NATHAN W. BINGHAM: Joining us this week on the Ask Ligonier podcast is the chairman of Ligonier Ministries, also one of our teaching fellows, Dr. W. Robert Godfrey. Dr. Godfrey, what is common grace and how is it sometimes misunderstood?

DR. W. ROBERT GODFREY: Well, common grace can be misunderstood in a variety of ways, like so many topics in life. Common grace usually is attributed to Abraham Kuyper. And Abraham Kuyper was one of the great Reformed theologians of the late nineteenth, early twentieth century. And one of his goals was to try to make Reformed theology a little clearer, a little more consistent in light of some of the challenges of earlier forms of theology. And one of the things that Kuyper wanted to oppose was what he saw as an approach to theology and culture in Roman Catholicism where a strong distinction was made between nature and grace.

And a lot of medieval Roman Catholic theologians, including Thomas Aquinas, wanted to stress that while the grace part of human experience required saving work of God from sin, nature was relatively unaffected by sin. And Roman Catholic theologians would debate exactly how much, but the Roman Catholics wanted to talk about part of life being relatively unaffected by sin and part of life radically needing grace.

And Kuyper thought that was a bad division of experience and thought, and he wanted to stress how sin had compromised and corrupted everything. And so, he denied that nature was somehow less corrupted by the fall into sin. But then Kuyper recognized that, in point of fact, as everyone knew, the world was not as bad as it could be. Sin is plenty bad, but the world could be worse. So, how do we account for the fact that the world is not as bad as it could be if we’re radically fallen into sin, if we’re totally depraved? And this is where Kuyper came up with the notion of common grace in place of the Roman Catholic teaching about nature.

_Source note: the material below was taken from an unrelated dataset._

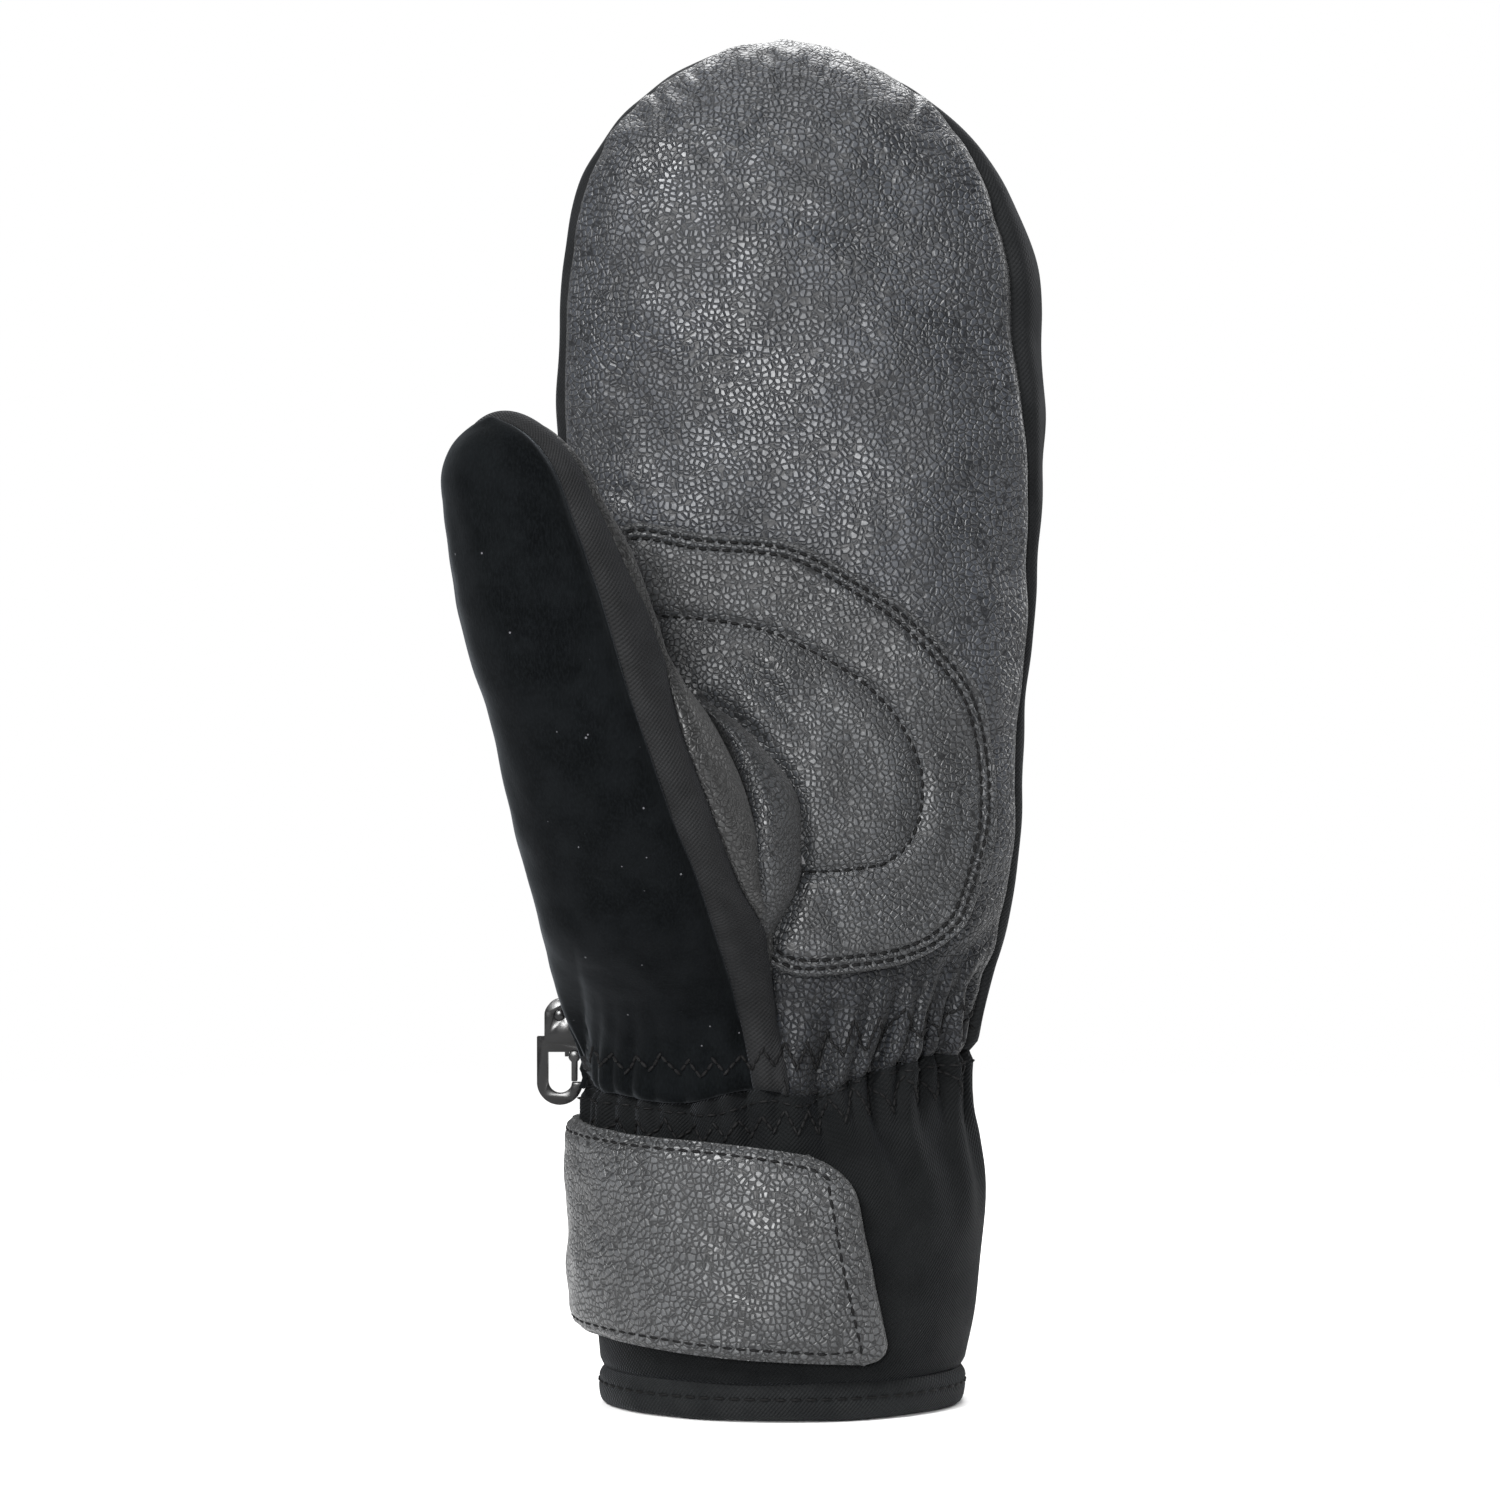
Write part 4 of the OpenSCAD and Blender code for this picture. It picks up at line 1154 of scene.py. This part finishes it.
def build_clip():
    """The glove clip: softened copies of the frame's hook, gate, pin and webbing."""
    for node, body, finish, slot in (
        ("clip_webbing", "hand", "webbing", "webbing"),
        ("clip_pin", "clip", "plastic", "clip_plastic"),
        ("clip_hook", "clip", "plastic", "clip_plastic"),
        ("clip_gate", "gate", "gate", "clip_plastic"),
    ):
        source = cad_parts[node]
        mesh = source.data.copy()
        mesh.transform(source.matrix_world)
        shape = bmesh.new()
        shape.from_mesh(mesh)
        bmesh.ops.remove_doubles(shape, verts=shape.verts[:], dist=1e-6)
        bmesh.ops.dissolve_limit(
            shape, angle_limit=math.radians(4), verts=shape.verts[:], edges=shape.edges[:]
        )
        turned = math.radians(40)
        sharp = [e for e in shape.edges if e.is_manifold and e.calc_face_angle(0) > turned]
        bmesh.ops.bevel(
            shape, geom=sharp, offset=0.22 * MM, affect="EDGES", segments=2, profile=0.5,
            material=-1, clamp_overlap=True,
        )
        bmesh.ops.recalc_face_normals(shape, faces=shape.faces[:])
        shape.to_mesh(mesh)
        shape.free()
        mesh.name = f"{node}_soft"
        copy = placed(f"{node}_soft", mesh)
        copy.data.set_sharp_from_angle(angle=math.radians(35))
        dressed(copy, finish, stands_for=(node,), body=body)


# ================ Stage ================


VIEW_CENTRE = (-0.0064, 0.130)  # the camera's x and z in metres
LENS, SENSOR = 96, 36  # in millimetres


def light_world(ambient):
    """A world that the camera sees as white, and that lights the mitten only softly."""
    world = bpy.context.scene.world or bpy.data.worlds.new("studio")
    bpy.context.scene.world = world
    world.use_nodes = True
    nodes, links = world.node_tree.nodes, world.node_tree.links
    nodes["Background"].inputs["Color"].default_value = (1, 1, 1, 1)
    strength = nodes.new("ShaderNodeMath")
    strength.operation = "MAXIMUM"
    strength.inputs[1].default_value = ambient
    links.new(nodes.new("ShaderNodeLightPath").outputs["Is Camera Ray"], strength.inputs[0])
    links.new(strength.outputs[0], nodes["Background"].inputs["Strength"])


def add_lamp(name, place, size, energy, aim):
    light = bpy.data.lights.new(name, "AREA")
    light.shape = "DISK"
    light.size = size
    light.energy = energy
    lamp = bpy.data.objects.new(name, light)
    lamp.location = place
    lamp.rotation_euler = (Vector(aim) - Vector(place)).to_track_quat("-Z", "Y").to_euler()
    bpy.context.scene.collection.objects.link(lamp)


def build_stage(stage):
    """A plain pale disc of paper, soft lights and the camera."""
    turn = np.radians(across(0, 360, 97))
    reach = np.array([1000, 700, 300, 0.001])[:, None]
    disc = lay_grid("paper_disc", np.stack(
        np.broadcast_arrays(reach * np.cos(turn), reach * np.sin(turn), -0.05), -1))
    disc.data.materials.append(finishes["stage"])
    bpy.context.scene.view_settings.view_transform = "Standard"
    light_world(stage.ambient)
    for lamp in (
        ("key", (-0.5, -0.7, 0.75), 0.35, stage.key * 0.75, (0, 0, 0.14)),
        ("top", (0.05, -0.42, 1.0), 0.4, stage.key * 0.2, (0, 0, 0.16)),
        ("front", (-0.16, -1.2, 0.3), 0.3, stage.key * 0.85, (0, 0, 0.12)),
        ("rim", (0.8, 0.5, 0.5), 0.6, stage.key * 0.3, (0, 0, 0.14)),
        ("floor", (0.0, 0.55, 0.9), 0.6, stage.floor, (0, 0.4, 0)),
    ):
        add_lamp(*lamp)
    camera = bpy.data.cameras.new("camera")
    camera.lens = LENS
    camera.sensor_width = SENSOR
    eye = bpy.data.objects.new("camera", camera)
    eye.location = (VIEW_CENTRE[0], -stage.distance, VIEW_CENTRE[1])
    eye.rotation_euler = (math.pi / 2, 0, 0)
    bpy.context.scene.collection.objects.link(eye)
    bpy.context.scene.camera = eye


# ================ Add-on ================


class MittenShape(bpy.types.PropertyGroup):
    pleats: bpy.props.FloatProperty(
        name="Tip pleats", description="Strength of the pleats along the tip seam",
        default=1.0, min=0, max=2,
    )
    folds: bpy.props.FloatProperty(
        name="Folds", description="Strength of the soft folds in the shells",
        default=1.0, min=0, max=2,
    )
    gathers: bpy.props.FloatProperty(
        name="Gathers", description="Strength of the wrist gathers", default=1.0, min=0, max=2
    )


class MittenStage(bpy.types.PropertyGroup):
    key: bpy.props.FloatProperty(
        name="Key light", description="Power of the main light", default=20.0, min=0, unit="POWER"
    )
    floor: bpy.props.FloatProperty(
        name="Floor light", description="Power of the light behind, on the floor",
        default=12.0, min=0, unit="POWER",
    )
    ambient: bpy.props.FloatProperty(
        name="Ambient", description="Strength of the even light all round", default=0.12, min=0
    )
    distance: bpy.props.FloatProperty(
        name="Camera distance", description="From the middle of the mitten",
        default=0.8, unit="LENGTH",
    )


class Builder:
    bl_options = {"REGISTER", "UNDO"}

    def execute(self, context):
        self.build(context.scene)
        return {"FINISHED"}


class MITTEN_OT_finishes(Builder, bpy.types.Operator):
    """Make the materials"""

    bl_idname = "mitten.finishes"
    bl_label = "Finishes"

    def build(self, scene):
        make_finishes()


class MITTEN_OT_palm(Builder, bpy.types.Operator):
    """Build the palm leather"""

    bl_idname = "mitten.palm"
    bl_label = "Palm"

    def build(self, scene):
        build_palm(scene.mitten_shape)


class MITTEN_OT_back(Builder, bpy.types.Operator):
    """Build the softshell back"""

    bl_idname = "mitten.back"
    bl_label = "Back"

    def build(self, scene):
        build_back(scene.mitten_shape)


class MITTEN_OT_patch(Builder, bpy.types.Operator):
    """Build the palm patch, its stitch rows and the pad"""

    bl_idname = "mitten.patch"
    bl_label = "Palm patch"

    def build(self, scene):
        build_patch(scene.mitten_shape)
        build_pad()


class MITTEN_OT_thumb(Builder, bpy.types.Operator):
    """Build the thumb's panels and gusset"""

    bl_idname = "mitten.thumb"
    bl_label = "Thumb"

    def build(self, scene):
        build_thumb(scene.mitten_shape)
        build_gusset(scene.mitten_shape)


class MITTEN_OT_cuff(Builder, bpy.types.Operator):
    """Build the cuff, hem, lining and label"""

    bl_idname = "mitten.cuff"
    bl_label = "Cuff"

    def build(self, scene):
        build_cuff(scene.mitten_shape)


class MITTEN_OT_wrist(Builder, bpy.types.Operator):
    """Build the wrist elastics and their stitches"""

    bl_idname = "mitten.wrist"
    bl_label = "Wrist stitches"

    def build(self, scene):
        build_cuff_stitches()


class MITTEN_OT_strap(Builder, bpy.types.Operator):
    """Build the wrist strap and its tapes"""

    bl_idname = "mitten.strap"
    bl_label = "Strap"

    def build(self, scene):
        build_strap()


class MITTEN_OT_layers(Builder, bpy.types.Operator):
    """Build the layers inside"""

    bl_idname = "mitten.layers"
    bl_label = "Layers"

    def build(self, scene):
        build_layers()


class MITTEN_OT_clip(Builder, bpy.types.Operator):
    """Build the glove clip"""

    bl_idname = "mitten.clip"
    bl_label = "Clip"

    def build(self, scene):
        build_clip()


class MITTEN_OT_stage(Builder, bpy.types.Operator):
    """Build the sweep, lights and camera"""

    bl_idname = "mitten.stage"
    bl_label = "Stage"

    def build(self, scene):
        build_stage(scene.mitten_stage)


OPERATORS = (
    MITTEN_OT_finishes, MITTEN_OT_palm, MITTEN_OT_back, MITTEN_OT_patch, MITTEN_OT_thumb,
    MITTEN_OT_cuff, MITTEN_OT_wrist, MITTEN_OT_strap, MITTEN_OT_layers, MITTEN_OT_clip,
    MITTEN_OT_stage,
)


class MITTEN_PT_panel(bpy.types.Panel):
    """Settings and build steps of the mitten"""

    bl_idname = "MITTEN_PT_panel"
    bl_label = "Ski Mitten"
    bl_space_type = "VIEW_3D"
    bl_region_type = "UI"
    bl_category = "Mitten"

    def draw(self, context):
        column = self.layout.column()
        for group in (context.scene.mitten_shape, context.scene.mitten_stage):
            for name in group.__annotations__:
                column.prop(group, name)
        for operator in OPERATORS:
            column.operator(operator.bl_idname)


CLASSES = (MittenShape, MittenStage, *OPERATORS, MITTEN_PT_panel)


def register():
    for item in CLASSES:
        bpy.utils.register_class(item)
    bpy.types.Scene.mitten_shape = bpy.props.PointerProperty(type=MittenShape)
    bpy.types.Scene.mitten_stage = bpy.props.PointerProperty(type=MittenStage)


def unregister():
    del bpy.types.Scene.mitten_shape
    del bpy.types.Scene.mitten_stage
    for item in reversed(CLASSES):
        bpy.utils.unregister_class(item)


def main():
    register()
    for operator in OPERATORS:
        step = operator.bl_idname.split(".")[1]
        if getattr(bpy.ops.mitten, step)() != {"FINISHED"}:
            raise RuntimeError(f"{operator.bl_label} did not finish")


if __name__ == "__main__":
    main()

And Kuyper said that it’s not that there’s some part of experience unaffected by sin, it’s that God restrains sin, that it’s God’s action, not our lack of corruption, that makes things not as bad as they are. And he labeled that common grace. So, he distinguished common grace, which restrains general human experience from becoming as bad as it could be, from saving grace, regenerating grace.

And that distinction came to be criticized by some of Kuyper’s critics, who didn’t want grace to have any general application or general benevolence, wanted grace to be exclusively used for redemption. And so, some have misunderstood Kuyper by not really seeing what he was after as a, we might say, cultural apologetic. And then some have taken the idea of common grace, that we sometimes call neo-Kuyperians, and have almost implied that common grace can become saving grace. And so, some of Kuyper’s critics contend it almost in a liberal direction by expanding on the application of common grace. And others of Kuyper’s critics can become almost sectarian in their denial of any general benevolence of God for creation as a whole.